L’élimination par l’application du PPP des individus sensibles de la population de bio-agresseur favorise le développement des individus résistants. En effet, en l’absence de traitement, tous les individus sont en compétition pour une ressource commune (que ce soit la plante hôte pour les champignons phytopathogènes et les insectes ou l’accès aux nutriments, à l’eau et à la lumière pour les adventices). L’élimination des individus sensibles va donc diminuer la compétition pour l’accès à la ressource des individus résistants, et favoriser leur reproduction (figure 4b). La conséquence directe de cette pression de sélection est l’augmentation de la fréquence des individus résistants dans la population de bio-agresseurs au fur et à mesure des applications de PPP. L’existence de reproduction asexuée chez certaines espèces de bio-agresseurs peut accélérer la diffusion des individus résistants.

figure 4b : La sélection d’individus résistants est un processus progressif. Les traitements répétés d’une population de bio-agresseurs vont éliminer les individus sensibles et « favoriser » (sélectionner) les individus résistants. Ceux-ci vont se multiplier et transmettre le caractère de résistance à leur descendance.
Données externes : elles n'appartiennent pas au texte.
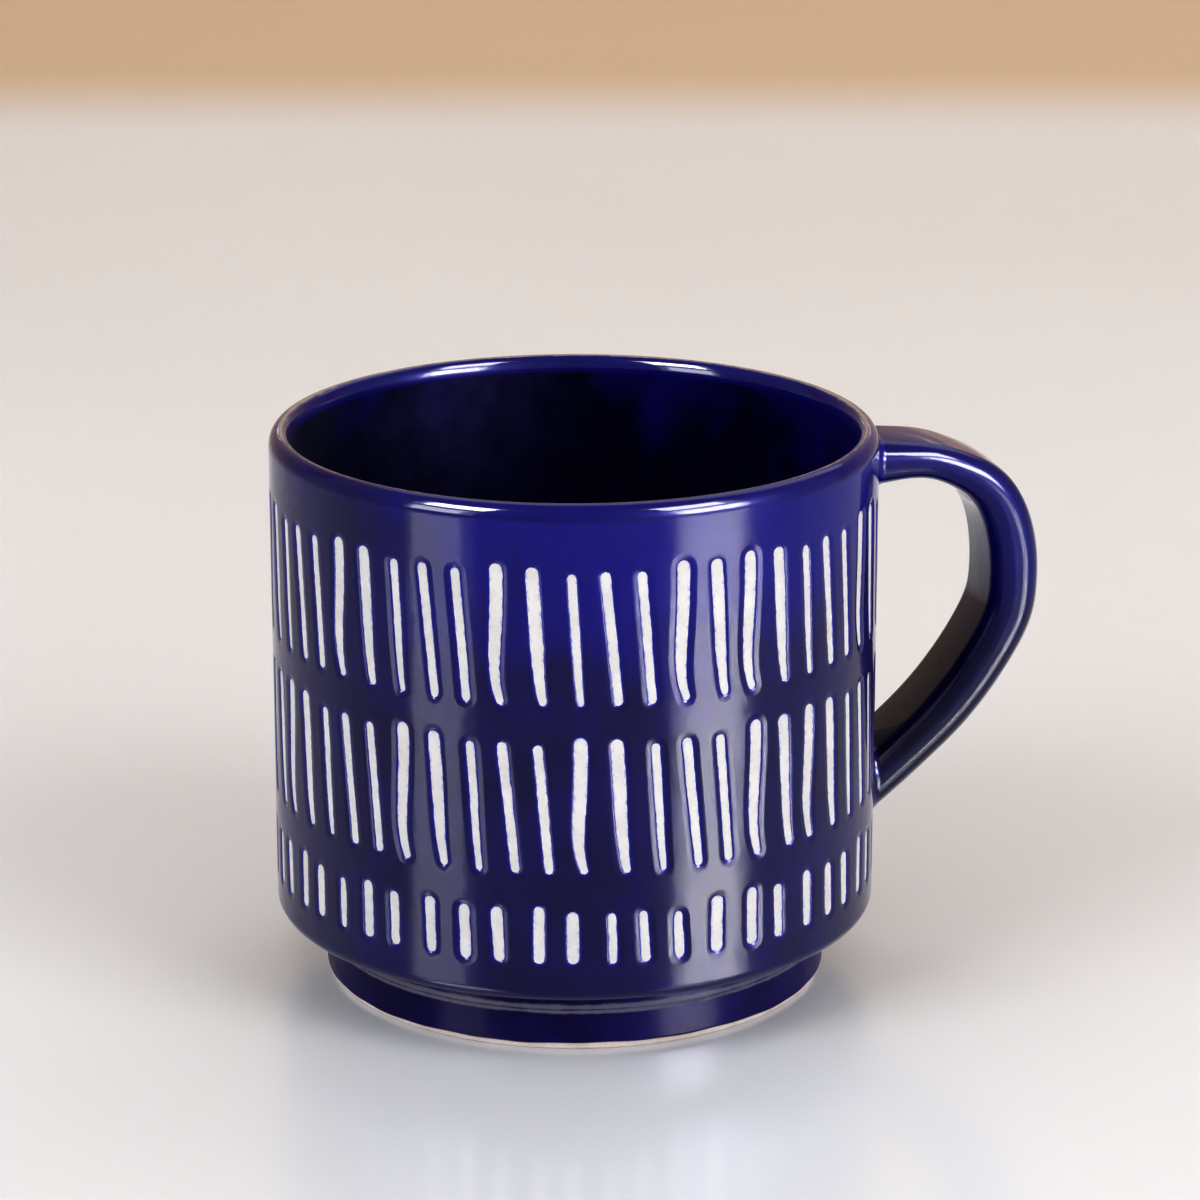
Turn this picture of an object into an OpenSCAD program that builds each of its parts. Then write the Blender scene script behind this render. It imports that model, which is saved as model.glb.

On passe ainsi peu à peu d’une population dans laquelle la fréquence de la résistance est rare à une population dans laquelle la proportion d’individus résistants est suffisante pour que les traitements ne soient plus considérés comme efficaces. Les premières étapes de la sélection d’individus résistants sont généralement imperceptibles. On s’aperçoit généralement de la présence de la résistance lorsque la fréquence des individus résistants est suffisante pour qu’une perte d’efficacité soit observée au champ.

La pression de sélection exercée par le traitement aboutira généralement à la sélection d’individus résistants dans la population du ou des bio-agresseur(s) visé(s), et par conséquence à une perte d’efficacité régulière du PPP. L’évolution de la résistance est inéluctable, mais peut être plus ou moins rapide. La vitesse de l’évolution de la résistance dépend de l’intensité de la sélection exercée, c’est à dire principalement de trois facteurs :

  • la fréquence d’utilisation du PPP contre un bioagresseur donné. Il faut ici comprendre le terme « fréquence » au sens large. Il s’agit aussi bien du nombre d’applications annuelles du PPP que du nombre d’années pendant lesquelles celui-ci a pu être utilisé contre ce bio-agresseur. Plus un PPP est utilisé souvent contre un bio-agresseur donné, plus la vitesse d’évolution de la résistance est élevée.
  • le nombre d’individus exposés au PPP. La fréquence initiale des individus résistants à un PPP dans une population naturelle de bio-agresseurs est généralement très faible. Plus on traite une population nombreuse de bio-agresseurs, plus la probabilité est forte que cette population contienne au moins un individu résistant. Celui-ci pourra alors être sélectionné. La taille de la population traitée dépend de la surface traitée, mais également du niveau d’infestation des parcelles. Autrement dit, la résistance évoluera plus vite dans des parcelles fortement infestées.
  • l’efficacité de l’application du PPP. Une bonne ou très bonne efficacité ne sélectionnera que les individus les plus résistants, qui sont généralement très rares (Figure 4a). Une efficacité médiocre sélectionnera non seulement les individus les plus résistants, mais aussi des individus supplémentaires « moins sensibles ». La fréquence des individus survivants augmentera donc plus vite.

Pour résumer, la sélection de la résistance est favorisée par une utilisation fréquemment répétée d’un PPP, une forte infestation des parcelles et une mauvaise efficacité de l’application.